_What the task asks_
Find and return each line containing "part".

<<<<

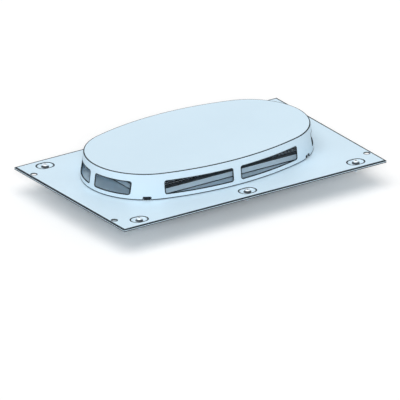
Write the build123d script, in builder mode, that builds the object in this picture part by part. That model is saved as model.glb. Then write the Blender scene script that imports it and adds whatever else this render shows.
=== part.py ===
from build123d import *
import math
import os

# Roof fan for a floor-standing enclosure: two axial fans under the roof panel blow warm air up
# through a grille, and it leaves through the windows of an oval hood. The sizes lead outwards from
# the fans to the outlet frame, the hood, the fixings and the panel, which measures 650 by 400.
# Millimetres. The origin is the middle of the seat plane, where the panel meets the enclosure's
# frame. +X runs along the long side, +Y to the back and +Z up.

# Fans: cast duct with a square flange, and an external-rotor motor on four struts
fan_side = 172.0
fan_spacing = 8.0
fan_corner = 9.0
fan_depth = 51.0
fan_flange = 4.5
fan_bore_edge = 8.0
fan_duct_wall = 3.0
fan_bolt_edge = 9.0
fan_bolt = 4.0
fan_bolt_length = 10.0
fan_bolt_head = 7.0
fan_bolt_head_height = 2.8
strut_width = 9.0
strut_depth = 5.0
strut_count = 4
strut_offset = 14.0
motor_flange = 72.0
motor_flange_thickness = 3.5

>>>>

_Written solution_
Write the build123d script, in builder mode, that builds the object in this picture part by part. That model is saved as model.glb. Then write the Blender scene script that imports it and adds whatever else this render shows.
=== part.py ===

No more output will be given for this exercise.